~Sunday~ I spent about four hours on Wrightsville Beach today. This is pretty much unheard of for me, as usually after—literally—fifteen minutes in the sun, I’m ready to go.
This happened, because a week or so ago, while visiting my cousins at their Myrtle Beach house, I bought one of these:
which I proceeded to screw into the sand:
resulting in this:
Although at the time of that photo there was only ice in that water bottle, shortly after that it was filled with 1/3 bourbon and 1/3 Diet Coke.
A little over an hour after that, I had the hiccups, I’d spilled bourbon on my shorts, and in an attempt to wipe over that spill, left a Doritos Nacho Cheese fingerprint on them.
A little while later, Joe and I went for a walk along the beach to get my 30-minutes in for the day, and about fifteen minutes into the walk it became apparent that I wasn’t going to make it back without having to pee. ♬ Where has all the bourbon gone, long time passing… ♬
Not wanting to go in the ocean, Joe and I parted ways, and I walked up the beach away from the water toward the dunes over to an area where no one else was sitting. I sat in the sand with my elbows on my bent-up knees and tried to pee, which evidently is not an angle that really facilitates a strong, steady flow. Just sayin’.

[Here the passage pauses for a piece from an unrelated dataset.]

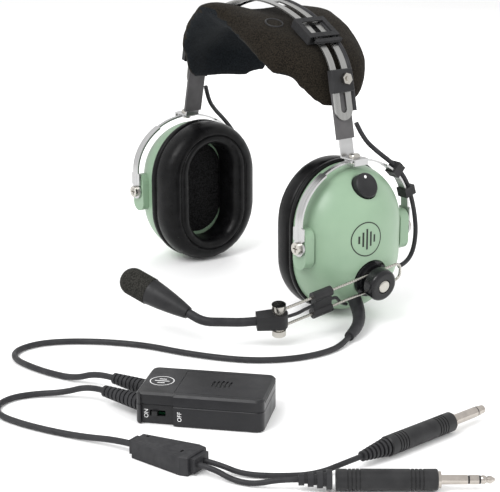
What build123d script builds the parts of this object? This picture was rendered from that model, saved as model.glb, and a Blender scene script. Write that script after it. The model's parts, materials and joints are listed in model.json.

Let me digress a minute here and talk briefly about my wedding band—yes, from when I was married—and yes, to a woman.
I have always loved my wedding band, as I couldn’t decide between getting a white gold one or a yellow gold one and eventually found one that had both in it—white gold bands on the outer edges, with a yellow gold band in the middle. And I loved the design of it:
And Donna had it engraved before giving it to me:
So, back to the beach and my story. Where was I? Oh yeah, right at the too much information part.
While walking, I had taken my wedding band off my ring finger, where it had gotten a little tight due to the swelling of my fingers in the heat (I guess), and I had moved it to my pinkie finger, where it was less than snug.
When I stood up, my hands were full of sand, and I rubbed them violently against the side of my shorts to get the sand off them, and my ring went flying into the sand, although it took me a step or two to realize what had happened.
I looked and looked and looked for it, afraid to move at all to lose the spot where I was, since the wet area where I’d been sitting was the best marker of where I’d been, and it was fast-evaporating in the 100° heat.
After a frantic minute or two, I looked down the beach, and started waving my hands at Joe to let him know that I was in distress, and he immediately headed my way.
After a minute or so of both of us looking, he found it.
I can’t describe how inconsolable I would have been if we had not been able to find that ring. After all, I’ve had it coming up on 34 years.
With all that said, I’ll muse on just one more thing about this ring while I’m on the topic.
I have only recently—after losing around 30 pounds since January—been able to wear this ring again. I wear it on my left hand, where I wore it for the 16 years of my marriage and on what society has deemed “the wedding ring finger.”
By the comments I’ve heard, and the questions I get about it, it surprises me how ingrained that still is.
Fortunately for me, I don’t care what people think about it at all. It’s my finger. It’s my ring. And I love it right where I wear it.